Thursday, March 8, 2012
5:00 AM
1636 International Institute/SSWB, 1080 S. University.
The lecture will examines how punk challenged and redefined conventional gender stereotypes in popular culture.
Karen Fournier faculty member in the School of Music, Theatre, and Dance, where she teaches classes in music theory and popular music. She is currently engaged in a book-length project on British punk entitled Punk and Disorderly: Acting Out Gender and Class in Early British Punk, from which this talk is excerpted."Genre Trouble" will examine female participation in the British punk scene in the mid-1970s.

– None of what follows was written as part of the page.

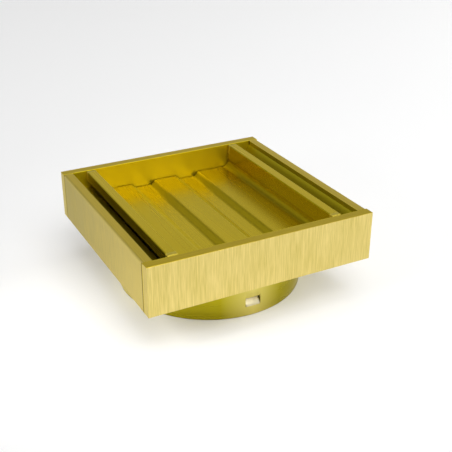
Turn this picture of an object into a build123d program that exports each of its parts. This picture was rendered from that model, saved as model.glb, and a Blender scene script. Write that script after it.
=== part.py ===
"""Square tile-insert floor grate: a lift-out tile tray in a flat-bar frame over a round outlet spigot.

The origin is at the centre of the spigot's bottom rim. +X runs along the front bar, +Y to the back.
"""

import os
from math import cos, radians

from build123d import *

# Driving dimensions, in millimetres.
FRAME_SIZE = 110.0  # square outline of the frame
FRAME_HEIGHT = 23.4
SPIGOT_DROP = 20.2  # length of the spigot below the frame
CROSS_BAR_THICK = 4.7  # front and back bars, which run the full width
SIDE_BAR_THICK = 4.6  # side bars, butted between them
RIGHT_SETBACK = 0.4  # the right bar stands in from the ends of the cross bars; the left is flush
SIDE_BAR_ROUND = 0.9
SEAM_CHAMFER = 0.4  # on the side bars' outer ends, so that the joint shows as a fine groove
CRISP_EDGE = 0.1

GUTTER_LIP = 2.3  # plain inner face of the side bar above the gutter
GUTTER_LEAN = 3.8  # how far the gutter's slope comes in from the bar
GUTTER_DEPTH = 8.9  # frame top to the gutter's ledge
GUTTER_REACH = 8.6  # side bar to the ledge's free edge
SHEET = 1.2

TRAY_OFFSET = -1.0  # the loose tray rests a little left of the middle
TRAY_HALF_WIDTH = 42.45
TRAY_END_GAP = 0.5
SIDE_RAIL_WIDTH = 4.75
SIDE_RAIL_LIP = 4.7
RECESS_DEPTH = 12.05  # frame top to the tray's floor panels
GROOVE_DEPTH = 2.2
GROOVE_OUTER_TOP, GROOVE_OUTER_FLOOR = 18.9, 16.3
GROOVE_INNER_FLOOR, GROOVE_INNER_TOP = 8.8, 6.05
NOTCH_DEPTH, NOTCH_WIDTH = 1.2, 2.2  # relief cut at each end of a groove's sides
PRESSED_BEND = 2.6  # radii on the upper side of the sheet
RAIL_BEND = 3.2
RAIL_EDGE = 0.5
END_CAP_LENGTH = 2.4
CAP_BEVEL = 0.35
FOOT_RADIUS = 3.2
FOOT_HEIGHT = 3.7
FOOT_X, FOOT_Y = 31.0, 46.4
SEAT_GAP = 0.05

BASE_THICK = 2.0
SPIGOT_RADIUS = 44.45
SPIGOT_WALL = 1.5
SPIGOT_FLANGE_RADIUS = 48.0
SPIGOT_NECK = 0.6  # the tube is turned down where it passes the base plate
SPIGOT_NECK_START = 2.0  # below the frame
TAB_COUNT = 4
TAB_WIDTH, TAB_LENGTH, TAB_ANGLE = 7.0, 4.2, 42.0
TAB_ROOT = 4.6  # bend line of a tab above the spigot's rim
TAB_SLIT = 0.3

BRACKET_LEG = 9.4
BRACKET_THICK = 2.0
REST_LENGTH = 14.0
REST_WIDTH = 7.5

STRAINER_RADIUS = 42.5
STRAINER_THICK = 1.0
STRAINER_HOLE = 1.6
STRAINER_RINGS = ((11.0, 10), (17.0, 16), (23.0, 22), (29.0, 28), (35.0, 34))
KNOB_RADIUS = 4.5
KNOB_HEIGHT = 7.5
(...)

Situating punk in the broader historical frame of the period, it demonstrates how British punk differed from its American counterpart as a reaction to the class oppression experienced by those who bore the greatest financial burden during that decade’s recession. Having established the difference between these cultural threads, "Genre Trouble" then addresses British female punk as a strand of the genre that sought to resist classism from a particular gendered standpoint. The title of the talk, a play on Judith Butler’s famous feminist tract, suggests that while women seemed to be allowed to contribute freely to punk, their contributions often uncovered gender biases that were concealed within the scene and that reflected male hegemony in mainstream culture more broadly. Contrasts between male and female punk as sites of resistance will be illustrated with reference to punk artwork and fashion, and with musical examples drawn from such mixed-gender or all-female punk bands as Siouxsie and the Banshees, The Slits, and X-Ray Spex.